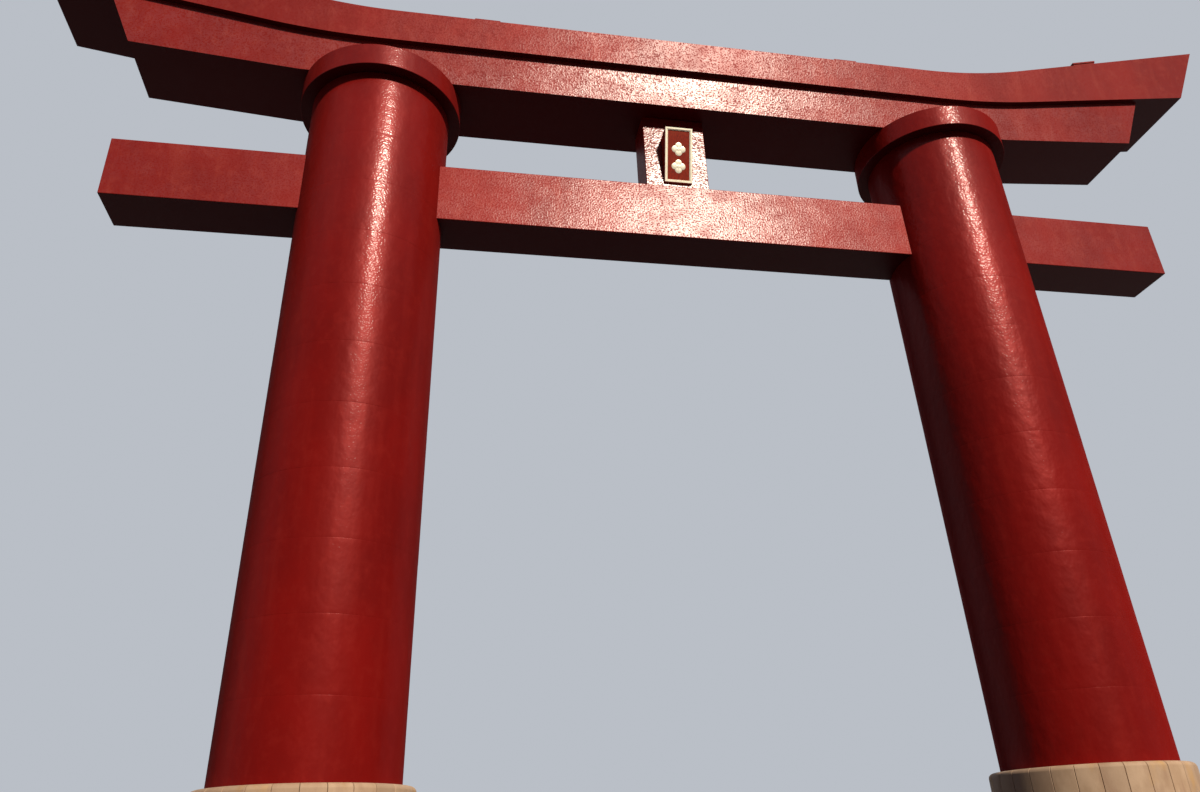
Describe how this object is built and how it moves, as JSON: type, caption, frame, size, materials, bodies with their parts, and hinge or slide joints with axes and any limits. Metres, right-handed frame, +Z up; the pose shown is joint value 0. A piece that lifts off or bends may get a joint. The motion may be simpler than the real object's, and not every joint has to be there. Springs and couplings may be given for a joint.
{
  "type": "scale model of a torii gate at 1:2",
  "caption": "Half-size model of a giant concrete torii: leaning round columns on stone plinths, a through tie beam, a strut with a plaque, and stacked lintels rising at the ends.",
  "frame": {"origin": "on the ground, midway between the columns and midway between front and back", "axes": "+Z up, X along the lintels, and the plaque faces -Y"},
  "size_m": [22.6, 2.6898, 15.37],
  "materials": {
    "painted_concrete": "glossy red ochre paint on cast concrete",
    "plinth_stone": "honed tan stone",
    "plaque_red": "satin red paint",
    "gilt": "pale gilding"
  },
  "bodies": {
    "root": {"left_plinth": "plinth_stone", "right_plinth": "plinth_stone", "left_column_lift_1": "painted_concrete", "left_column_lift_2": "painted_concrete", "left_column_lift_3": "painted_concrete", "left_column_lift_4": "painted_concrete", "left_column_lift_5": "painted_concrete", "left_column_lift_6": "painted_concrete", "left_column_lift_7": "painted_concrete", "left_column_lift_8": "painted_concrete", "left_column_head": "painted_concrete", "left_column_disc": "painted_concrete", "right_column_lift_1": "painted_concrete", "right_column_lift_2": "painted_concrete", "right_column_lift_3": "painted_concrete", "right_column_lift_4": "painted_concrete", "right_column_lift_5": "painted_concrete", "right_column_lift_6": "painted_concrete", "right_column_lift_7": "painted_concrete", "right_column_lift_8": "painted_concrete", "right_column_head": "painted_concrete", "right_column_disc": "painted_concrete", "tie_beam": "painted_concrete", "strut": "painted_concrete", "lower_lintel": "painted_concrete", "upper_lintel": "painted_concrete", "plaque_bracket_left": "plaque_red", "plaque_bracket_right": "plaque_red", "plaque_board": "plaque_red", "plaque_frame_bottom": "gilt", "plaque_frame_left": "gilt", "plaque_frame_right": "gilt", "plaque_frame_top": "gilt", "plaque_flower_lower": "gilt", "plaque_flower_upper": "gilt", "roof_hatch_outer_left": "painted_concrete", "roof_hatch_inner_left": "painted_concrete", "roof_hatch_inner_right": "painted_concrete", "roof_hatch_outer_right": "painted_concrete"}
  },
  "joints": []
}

· · · · · · ·

## REQUIREMENT
Search the listing for the string "materials". Copy each line where it turns up.

## SOLUTION TO THIS PROBLEM
Describe how this object is built and how it moves, as JSON: type, caption, frame, size, materials, bodies with their parts, and hinge or slide joints with axes and any limits. Metres, right-handed frame, +Z up; the pose shown is joint value 0. A piece that lifts off or bends may get a joint. The motion may be simpler than the real object's, and not every joint has to be there. Springs and couplings may be given for a joint.
  "materials": {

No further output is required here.